If presidents have mixed emotions about external measures of learning, they are also uneasy about their campuses' primary internal measures: grades. Twenty-seven percent of presidents surveyed said they believed their faculty members graded too leniently.

"I do fall on that side of worrying about leniency," said Douglas C. Bennett, president of Earlham College. "Every grading system we've had for the last 150 years winds up suffering from inflation, and the only way we ever fix that is to throw out the grading system and introduce a new one. You have to throw away the currency and issue entirely new currency."

So what can presidents do to accelerate that process? Mr. Oxtoby said that presidents can set a tone, but that combating grade inflation really needs to be the work of faculty leaders. Pomona's faculty recently clarified what is meant by A, B, C, and D grades, with the aim of making C's and D's seem less radioactive to students.

"We want to provide some standards and encourage instructors to use a broader range of grades," Mr. Oxtoby said. "Because grading, of course, becomes much less useful if everyone is getting an A."

Presidents' concern about lenient grading did not vary by their institutions' selectivity, but it did vary by institutional type. Thirty-three percent of presidents of four-year private institutions said they worried about grading, but only 24 percent of those at four-year public colleges said they did.

The poster child for that theme might be E. Gordon Gee, president of Ohio State University. Mr. Gee said he was pleased with the grading standards at Ohio State. "Our faculty are very responsible about grading," he said. "Our deans and our department chairs look pretty closely at those patterns."

But when Mr. Gee was previously a president of private institutions, he said, grade inflation was a persistent concern. "At Vanderbilt and Brown, we had to work very hard on that problem. We used to laugh about the fact that 90 percent of our students were in the top 10 percent, which meant that our grading procedures were significantly skewed."
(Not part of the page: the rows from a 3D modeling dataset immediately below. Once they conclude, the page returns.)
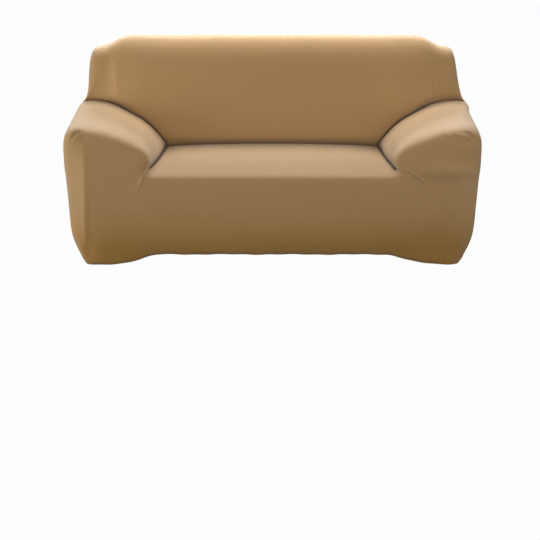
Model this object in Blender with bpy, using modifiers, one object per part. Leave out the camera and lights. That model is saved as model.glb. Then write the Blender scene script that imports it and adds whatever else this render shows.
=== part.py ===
"""Stretch slipcover of a two-seat sofa, in the shape that it takes on the sofa, which is left out.

Metres, +Z up, the front towards -Y and the right-hand arm, seen from the front, towards +X. The outside of
the cover is the skin of a block of cells: a base, two arms and a back, open underneath. The block's points are
placed on the cover's real sizes, the skin is smoothed by a Subdivision Surface and cut along the seams into
five panels, and each panel gets the thickness of the cloth. The origin is the underside of the cloth at the
middle of the top of the back, where the sofa holds the cover up.
"""

import bmesh
import bpy
import numpy as np

# Driving sizes, with heights measured from the floor that the sofa stands on.
HALF_WIDTH = 0.876       # outer side of an arm, from the middle of the cover
FRONT_Y = -0.445         # front of the arms and of the skirt
REAR_Y = 0.450           # rear panel
SEAT_HEIGHT = 0.452      # top of the seat near its front
SEAT_SINK = 0.032        # how much lower the seat is at the back
EDGE_DROP = 0.012        # how much lower the seat is at its front edge
NOSE_DROP = 0.003        # how much lower it is just behind that edge
CREASE_Y = 0.126         # where the seat meets the back
RECLINE = 0.31           # how far the back leans to the rear for each metre of height
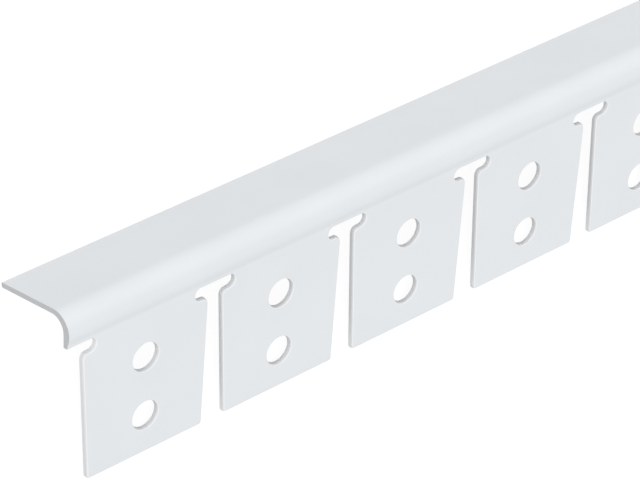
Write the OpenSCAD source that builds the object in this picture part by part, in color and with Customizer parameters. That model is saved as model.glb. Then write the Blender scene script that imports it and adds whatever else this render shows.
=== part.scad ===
// Drywall edge bead: one extruded strip of rigid white vinyl with a plain flange, a rounded
// nose and a leg that is punched into nailing tabs, so that the strip follows a curved edge.
// It is drawn as it lies unheld on a floor, with the nose on top and a free edge on each side.
// The length runs along X, the punched leg slopes down to -Y and the plain flange to +Y.

/* [Stock] */
// Length of one strip as it is sold
length = 3000; // [60:10:3000]
// Wall thickness of the extrusion
wall = 1; // [0.8:0.1:1.4]
// Width of the plain flange, from the face of the nose to its free edge, square to the leg
flange = 17.8; // [13:0.1:30]
// How far the flange leans towards the leg from square, in degrees
flange_lean = 8; // [0:1:12]
// Depth of the punched leg, from the nose's crown to the ends of the tabs
leg = 34.5; // [32:0.1:47]

/* [Nose] */
// Outer radius of the rounded nose
nose_r = 3.6; // [3:0.1:4]
// How far the nose stands proud of the tabs' outer face
nose_proud = 0.5; // [0.3:0.1:0.8]
// Inner radius of the nose, between the flat inner faces of the flange and the leg
inner_r = 2.6; // [2:0.1:3]
// Radius of the hollow that leads from the nose into the tabs
hollow_r = 3; // [2:0.1:4]

/* [Slots] */
// Distance from one slot to the next
pitch = 30; // [24:1:40]
// Length of a slot's head, from round end to round end
head_len = 8.6; // [7.9:0.1:12]
// Height of a slot's head
head_h = 2.4; // [1.6:0.1:3]
// From the nose's crown down to the upper edge of the slots' heads
head_drop = 6.3; // [6:0.1:8]
// Width of a slot's stem where it meets the head
stem_top = 2.9; // [2.4:0.1:3.6]
// Width of a slot's stem at the ends of the tabs
stem_bottom = 4.9; // [3.8:0.1:6]
// The near end is sawn through a slot, this far before the slot's middle
stub = 1.7; // [0.5:0.1:3]
// Radius of the tabs' upper corners
shoulder_r = 1.2; // [0.6:0.1:1.5]
// Radius of the corners at the ends of the tabs
tip_r = 0.6; // [0.3:0.1:1.5]

/* [Nail holes] */
// Diameter of a nail hole
hole_d = 5.4; // [4:0.1:6]
// From the end of a tab up to the centre of its lower hole
hole_rise = 7.6; // [6:0.1:9]
// Distance between the two holes of a tab
hole_gap = 11.9; // [8:0.1:13]

/* [Hidden] */
$fn = 48;

// How far a cut runs past the face that it starts from
past = 1;

// The section is drawn with its second axis up the leg and its first square to it, inwards.
// The tabs' outer face is at 0 on the first, the nose's crown at 0 on the second.
nose_mid = [nose_r - nose_proud, -nose_r];
turn = acos(1 - nose_proud / (nose_r + hollow_r));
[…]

The public-private discrepancy should be no surprise, Pomona's Mr. Oxtoby said. The intimacy of the smaller classes at many private colleges, he said, makes professors wince at giving C's. "At a public university, if you've got a class of 200, it's just a name on a piece of paper, whereas here, you know the particular student. You think, 'How could I possibly give a low grade and hurt this student's future chances?'"

Students Lounge?

Fifty-two percent of presidents said they believed students were studying less than their counterparts did a decade ago. (Interestingly, the presidents who were least likely to say that were those who had been in office for 11 years or more.)

Mr. Bennett, of Earlham, said those numbers should be interpreted cautiously. At his own institution, and at similar liberal-arts colleges, he said, students are being asked to do more demanding and sophisticated assignments than they were a decade ago. "When you ask students, How much are you reading? How much are you writing?, there's quite a spread across institutions," he said.

Eileen B. Wilson-Oyelaran, president of Kalamazoo College, said she believed that the survey reflected a healthy level of ferment among college leaders about the improvement of college learning. "There's a lot of debate out there," she said. "Each institution needs to find a way of communicating its learning outcomes, and there are lots of complex conversations about what those things might be. It's not as if institutions are running away from the responsibility."